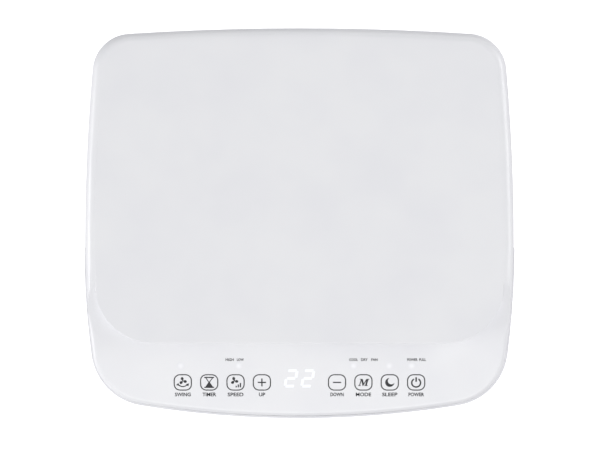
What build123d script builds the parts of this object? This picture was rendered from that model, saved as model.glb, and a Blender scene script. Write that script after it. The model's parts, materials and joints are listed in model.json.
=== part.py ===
from build123d import *
import math
import os

# Portable air conditioner: one node per piece, millimetres, +Z up, front at -Y.
#
# The origin is on the floor under the middle of the casing. Casing, cooling circuit, two blowers,
# air outlet with its louvres, filters, drains, display and casters are separate pieces.

# ---------------------------------------------------------------- driving dimensions

HEIGHT = 700.0  # floor to the top plateau
HALF_WIDTH = 164.0  # outer skin, at its widest place
FRONT_Y = -148.0  # middle of the front face
BACK_LINE_Y = 150.0  # the skin line at the back; the pieces there sit SKIN_STEP inside it
WIDEST_Y = -15.0  # where the two side arcs meet

FRONT_ARC_R = 750.0  # plan radii of the skin line
BACK_ARC_R = 2000.0
FRONT_SIDE_R = 660.0
REAR_SIDE_R = 1550.0
FRONT_CORNER_R = 45.0
BACK_CORNER_R = 31.0

WALL = 2.6  # moulded wall thickness
SKIN_STEP = 2.0  # top cover and rear shell stand this far inside the front shell
LIP = 1.8  # thickness of the front shell's upstanding lip
SEAM_Y = -18.0  # parting plane between front and rear shell
SEAM_GAP = 0.5

PAN_FLOOR_Z = 44.0  # underside of the base pan
SHELL_Z = 58.0  # bottom edge of both shells
SHOULDER_Z = 660.0  # top of the shell walls
LIP_Z = 668.0  # top of the front shell's lip
COVER_Z = 661.0  # bottom edge of the top cover

EDGE_R = 8.0  # roll-off of the top cover's outer edge
DECK_SLOPE = 14.0  # degrees, control deck falls towards the front
DECK_HINGE_Y = -42.0  # where the deck plane meets the plateau height
PLATEAU_FRONT_Y = -90.0
PLATEAU_HALF_WIDTH = 154.0
PLATEAU_CORNER_R = 44.0

KEY_X = (-88.5, -68.5, -48.5, -28.5, 28.5, 48.5, 68.5, 88.5)
KEY_Y = -120.0
LAMP_X = (-90.0, -70.0, -53.0, -46.0, 41.0, 49.0, 57.0, 68.0, 85.0, 93.0)
LAMP_Y = -107.5
DIGITS_Y = -117.0

MOUTH_HALF_WIDTH = 104.0  # air outlet
MOUTH_Z = (600.0, 650.0)
LOUVRE_Z = (612.5, 637.5)
LOUVRE_Y = -124.0
LOUVRE_CHORD = 22.0
LOUVRE_CRANK = 7.0
VANE_X = (-75.0, -25.0, 25.0, 75.0)
VANE_Y = -92.0
VANE_CHORD = 30.0
VANE_CRANK = 10.0
DUCT_BACK_Y = 72.0

EXHAUST_Z = 352.0  # hose outlet
EXHAUST_R = 65.0
EXHAUST_Y = (112.0, 146.0)

FILTER_HALF_WIDTH = 118.5
UPPER_FILTER_Z = (449.5, 638.5)
LOWER_FILTER_Z = (89.5, 262.5)

TRAY_Z = 424.0  # drip tray between the two halves
TRAY_INSET = 5.0
UPPER_DRAIN = (100.0, 434.0)
LOWER_DRAIN = (70.0, 50.6)
SPOUT_END_Y = 145.8
SPOUT_R = 6.5
SPOUT_BORE_R = 4.5
GLAND = (112.0, 72.0)

HANDLE_Y = (-8.0, 80.0)
HANDLE_Z = (540.0, 580.0)
HANDLE_DEPTH = 28.0

CASTER_XY = ((-115.0, -100.0), (115.0, -100.0), (-115.0, 105.0), (115.0, 105.0))
CASTER_NAMES = ("front_left", "front_right", "rear_left", "rear_right")
WHEEL_R = 19.0
WHEEL_WIDTH = 13.6
TREAD_PEAK = ((0.59, 0.4), (1.0, 1.2))  # share of the half width, and how much lower the tread is there
CASTER_TRAIL = 14.0
CASTER_GAP = 0.4  # between the swivel plate and the pan
CASTER_PLATE = 3.0
CASTER_PLATE_R = 14.0
STEM_R = 5.0
AXLE_R = 3.0
CHEEK = 2.4
RIVET = 1.2
RIVET_R = 4.4

UPPER_FAN = (10.0, 514.0)  # X and Z of the axis
UPPER_FAN_R = 64.0
UPPER_FAN_Y = (20.0, 78.0)  # front and rear of its scroll
LOWER_FAN = (-50.0, 190.0)
LOWER_FAN_R = 76.0
LOWER_FAN_Y = (20.0, 84.0)
SHAFT_R = 4.0

COMPRESSOR_XY = (90.0, 25.0)
COMPRESSOR_R = 50.0
SEAM_TAB_Z = (110.0, 285.0, 630.0)
SEAM_TAB_HALF = 9.0
SEAM_TAB_THICKNESS = 3.0
SEAM_TAB_DEPTH = 12.0
SCREW_X = 152.0
SCREW_R = 2.0
SCREW_LENGTH = 12.0
SCREW_HEAD_R = 4.0
SCREW_HEAD = 2.4

PAN_INSET = 8.0
PAN_FLOOR = 3.0  # thickness
PAN_TOP_Z = 92.0
PAN_LEDGES_X = ((-98.0, -60.0), (-40.0, 36.0))  # carry the condenser
RIM_Z = 54.5
SOCKET_R = 9.0
SOCKET_TOP_Z = 64.0
SOCKET_BORE_TOP_Z = 61.5

CUP_CORNER_R = 9.0
CUP_FLANGE = 6.0
CUP_FLANGE_THICKNESS = 2.0
CUP_HOOK = 16.0  # the space the fingers curl up into
CUP_HOOK_RISE = 10.0
CUP_HOOK_DROP = 12.0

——

▸ **What to do**: Each line from the top of the material above through the line with "# air outlet with" must be echoed exactly, and no other line.

▸ **Answer to this exercise**:
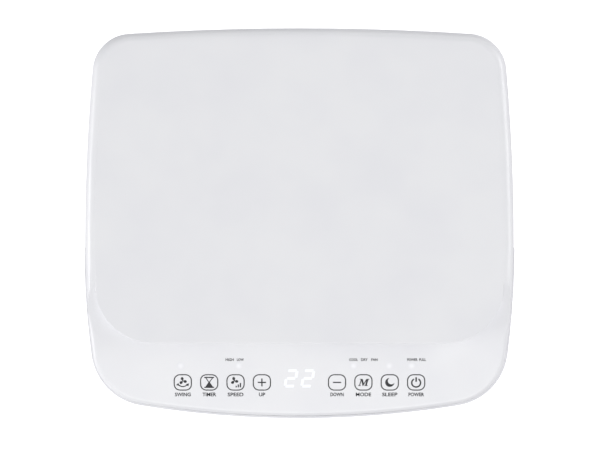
What build123d script builds the parts of this object? This picture was rendered from that model, saved as model.glb, and a Blender scene script. Write that script after it. The model's parts, materials and joints are listed in model.json.
=== part.py ===
from build123d import *
import math
import os

# Portable air conditioner: one node per piece, millimetres, +Z up, front at -Y.
#
# The origin is on the floor under the middle of the casing. Casing, cooling circuit, two blowers,
# air outlet with its louvres, filters, drains, display and casters are separate pieces.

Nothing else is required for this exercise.